Exactitude in Defining Rights: Radio Spectrum and the "Harmful Interference" Conundrum


In the century since the Radio Act of 1912 initiated U.S. spectrum allocation rules, a precise definition of “harmful interference” – the control of which forms the rationale for regulation – has eluded policymakers.  In one sense, that result is unsurprising; rights are always defined incompletely.  In another sense, however, the regulatory system is dysfunctional, severely limiting the productive use of spectrum while locked down in years-long border disputes.  These disagreements have, in turn, triggered calls to develop brighter lines and fuller engineering specifications of “harmful interference.”  Yet, spectrum use rights featuring technically fuzzy borders, awarded in economically efficient bundles, generate robust market development. The key ingredients are (a) exclusive, flexible use rights; (b) frequency borders set via standardized edge emission limits; (c) large bundles of complementary rights, limiting fragmentation; and (d) fluid secondary trading, allowing mergers to end border disputes by eliminating borders.

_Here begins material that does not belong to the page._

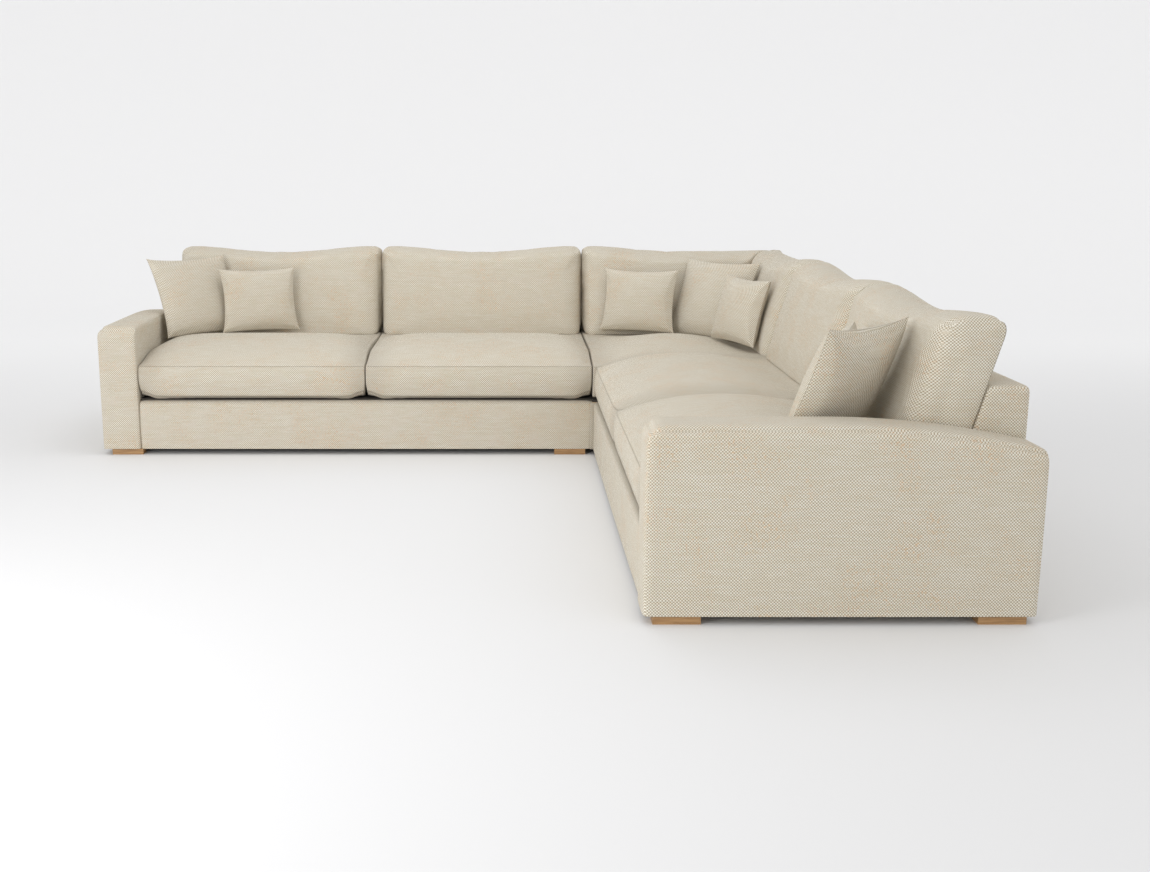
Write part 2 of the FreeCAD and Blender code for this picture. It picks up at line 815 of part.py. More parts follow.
def cushions():
    """The loose cushions of both wings and the corner."""
    inner = size("inner")
    pitch = size("seat_pitch")
    left_end = seat_cushion("left_seat_cushion_end", inner - 2 * pitch, pitch)
    left_mid = seat_cushion("left_seat_cushion_inner", inner - pitch, pitch)
    corner = corner_seat()
    backs = [
        keep(back_cushion(inner - 2 * pitch, inner - pitch), "left_back_cushion_end"),
        keep(back_cushion(inner - pitch, inner), "left_back_cushion_inner"),
    ]
    corner_left = corner_back()
    mirrored(corner_left, "corner_back_cushion_right")
    end = inner - 2 * pitch
    depth = size("large_depth")
    turn = size("large_turn")
    loose = [
        scatter("left_scatter_large", "large", left_end, end + size("end_large_along"), depth, turn),
        scatter("left_scatter_small", "small", left_end, end + size("end_small_along"),
                size("end_small_depth"), size("end_small_turn")),
    ]
    for piece in [left_end, left_mid, *backs, *loose]:
        mirrored(piece, piece.Label.replace("left", "right"))
    scatter("corner_scatter_large", "large", corner, inner + depth, depth, -turn)
    small = scatter("corner_scatter_small_left", "small", corner, inner + size("corner_small_along"),
                    size("corner_small_depth"), -size("corner_small_turn"))
    mirrored(small, "corner_scatter_small_right")


wing()
corner_unit()
connectors()
cushions()
doc.recompute()

failed = [part.Label for part in doc.Objects if {"Invalid", "Error"} & set(part.State)]
if failed:
    raise RuntimeError(f"failed objects: {failed}")
for part in subparts:
    if part.Shape.isNull() or not part.Shape.isValid() or not part.Shape.Solids:
        raise RuntimeError(f"{part.Label}: not a valid solid")
os.makedirs("parts", exist_ok=True)
for part in subparts:
    part.Shape.exportStep(f"parts/{part.Label}.step")
print(len(subparts), "sub-parts")
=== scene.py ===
import json
import math

import bpy
import numpy as np
from mathutils import Matrix, Vector
from mathutils.bvhtree import BVHTree


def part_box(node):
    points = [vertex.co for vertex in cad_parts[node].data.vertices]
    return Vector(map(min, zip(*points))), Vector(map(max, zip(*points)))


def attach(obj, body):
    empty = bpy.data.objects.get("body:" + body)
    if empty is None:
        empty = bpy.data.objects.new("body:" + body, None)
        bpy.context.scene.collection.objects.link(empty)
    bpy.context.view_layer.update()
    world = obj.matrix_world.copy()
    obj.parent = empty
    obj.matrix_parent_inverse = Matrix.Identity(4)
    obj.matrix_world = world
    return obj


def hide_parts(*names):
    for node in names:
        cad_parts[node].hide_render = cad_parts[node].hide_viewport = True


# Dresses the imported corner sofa: cloth over arms, backs and borders, loose cushions, oak blocks,
# a pale studio and the camera. Metres, +Z up. The left wing runs along X at the back, the right
# wing along Y at the +X side, and each piece of the right wing is made as the mirror image of a
# left one in the plane X = Y. "Depth" runs from a wing's front to its back.

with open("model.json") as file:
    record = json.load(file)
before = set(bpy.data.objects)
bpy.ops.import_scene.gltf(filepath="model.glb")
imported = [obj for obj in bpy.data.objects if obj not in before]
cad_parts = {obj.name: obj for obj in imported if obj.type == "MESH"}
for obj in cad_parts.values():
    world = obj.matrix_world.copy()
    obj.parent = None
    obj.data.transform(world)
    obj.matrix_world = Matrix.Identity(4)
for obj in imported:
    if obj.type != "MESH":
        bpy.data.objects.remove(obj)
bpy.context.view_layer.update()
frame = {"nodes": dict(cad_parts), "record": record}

# Sizes shared with the CAD part
LEAN = math.radians(16)
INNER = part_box("corner_seat_deck")[0].x
PITCH = 0.988
WING_END = INNER - 2 * PITCH
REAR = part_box("corner_back_cover_left")[1].y
FLOOR_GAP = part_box("left_arm_cover")[0].z
SEAT_SEAM = 0.391
SEAT_SIDE = 0.430
SEAT_CROWN_DEPTH = 0.380
SEAT_REST_DEPTH = 0.695
BACK_TOP_THICKNESS = 0.125
BACK_CUSHION_THICKNESS = 0.180
BACK_CUSHION_DIP = 0.025
ARM_LEVEL_LENGTH = 0.500
ARM_REAR_HEIGHT = 0.497

# Scatter cushions: width, length, thickness and lean of each kind, then each one's kind, place in
# plan and turn
LARGE = (0.430, 0.390, 0.130, math.radians(23))
SMALL = (0.370, 0.305, 0.115, math.radians(15))
SCATTERS = {
    "left_scatter_large": (LARGE, WING_END + 0.190, INNER + 0.552, math.radians(46)),
    "left_scatter_small": (SMALL, WING_END + 0.437, INNER + 0.610, math.radians(20)),
    "corner_scatter_large": (LARGE, INNER + 0.552, INNER + 0.552, math.radians(-46)),
    "corner_scatter_small_left": (SMALL, INNER + 0.250, INNER + 0.640, math.radians(-21)),
}

# Pressure, slack and largest move of a cover in the cloth simulation
SEAT_FILL = (2.0, 0.004, 0.004)
BACK_FILL = (2.0, 0.004, 0.006)
PILLOW_FILL = (3.0, 0.004, 0.006)

# How far the painted shade of the crease between two seat cushions reaches over their tops, and how
# much stronger than in that crease the painted shade is in the slot under the seat cushions
CREASE_REACH = 0.150
PAINTED_SLOT_SHADE = 1.4

# A length too small to divide by
TINY = 1e-9

# Distance between two nubs of the cloth along a thread, the colour of painted shade in creases and slots,
# and the colour of a seam
WEAVE = 0.0090
PAINTED_CREASE_SHADE = (0.36, 0.32, 0.26, 1)
SEAM_SHADE = (0.30, 0.24, 0.16, 1)


# Camera
def add_camera():
    """The photograph's view: 1150 x 872, focal length and centre found from the sofa's edges."""
    width, height = 1150.0, 872.0
    focal_px, centre_x, centre_y = 1309.0, 502.6, 425.9
    place = (0.1306, -5.0797, 1.2769)
    look_down = math.radians(11.57)
    data = bpy.data.cameras.new("camera")
    data.sensor_width = 36
    data.lens = focal_px / width * data.sensor_width
    data.shift_x = (width / 2 - centre_x) / width
    data.shift_y = (centre_y - height / 2) / width
    camera = bpy.data.objects.new("camera", data)
    camera.location = place
    camera.rotation_euler = (math.pi / 2 - look_down, 0, 0)
    bpy.context.scene.collection.objects.link(camera)
    bpy.context.scene.camera = camera


# Materials
class Graph:
    """A material's node tree, with short calls for the nodes used here."""

    def __init__(self, name):
        self.material = bpy.data.materials.new(name)
        self.material.use_nodes = True
        self.tree = self.material.node_tree
        self.shader = self.tree.nodes["Principled BSDF"]

    def node(self, kind, **settings):
        """Add a node and set its own options."""
        made = self.tree.nodes.new(kind)
        for key, value in settings.items():
            setattr(made, key, value)
        return made

    def put(self, value, socket):
        """Feed a socket with another node's output or with a plain value."""
        if isinstance(value, bpy.types.NodeSocket):
            self.tree.links.new(value, socket)
        else:
            socket.default_value = value

    def math(self, operation, *values):
        """Work out one number from others."""
        made = self.node("ShaderNodeMath", operation=operation)
        for value, socket in zip(values, made.inputs):
            self.put(value, socket)
        return made.outputs[0]

    def vector(self, operation, *values):
        """Work out one vector from others."""
        made = self.node("ShaderNodeVectorMath", operation=operation)
        for value, socket in zip(values, made.inputs):
            self.put(value, socket)
        return made.outputs[0]

    def split(self, vector):
        """A vector's three parts."""
        made = self.node("ShaderNodeSeparateXYZ")
        self.put(vector, made.inputs[0])
        return made.outputs

    def span(self, value, low, high, first=0.0, last=1.0):
        """Map a stretch of values to another, held at both ends."""
        made = self.node("ShaderNodeMapRange", interpolation_type="SMOOTHSTEP")
        for socket, entry in zip(made.inputs, (value, low, high, first, last)):
            self.put(entry, socket)
        return made.outputs[0]

    def blend(self, share, first, last, mode="MIX"):
        """A share of the last colour laid over the first."""
        made = self.node("ShaderNodeMix", data_type="RGBA", blend_type=mode)
        for entry, number in zip((share, first, last), (0, 6, 7)):
            self.put(entry, made.inputs[number])
        return made.outputs[2]

    def noise(self, vector, scale, detail, stretch=(1, 1, 1)):
        """Cloudy values, finer along an axis that is stretched more."""
        made = self.node("ShaderNodeTexNoise")
        self.put(self.vector("MULTIPLY", vector, stretch), made.inputs["Vector"])
        made.inputs["Scale"].default_value = scale
        made.inputs["Detail"].default_value = detail
        return made.outputs[0]

    def bump(self, height, distance, strength):
        """A relief for the shader's normal."""
        made = self.node("ShaderNodeBump")
        made.inputs["Strength"].default_value = strength
        made.inputs["Distance"].default_value = distance
        self.put(height, made.inputs["Height"])
        return made.outputs[0]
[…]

Regulators should focus less on delineating precise interference contours, and instead expeditiously distribute standard bandwidth rights to economically responsible agents, taking care to avoid undue fragmentation (and tragedy of the anti-commons).  These lessons are illustrated in many episodes, including those involving reallocation of the broadcast TV band, the emergence of HD radio, the Nextel/public safety “spectrum swap,” and the ongoing WCS/SDARS dispute.  Each instance reveals that economic incentives, not engineering complexity, drives productive coordination of radio spectrum use – or blocks it.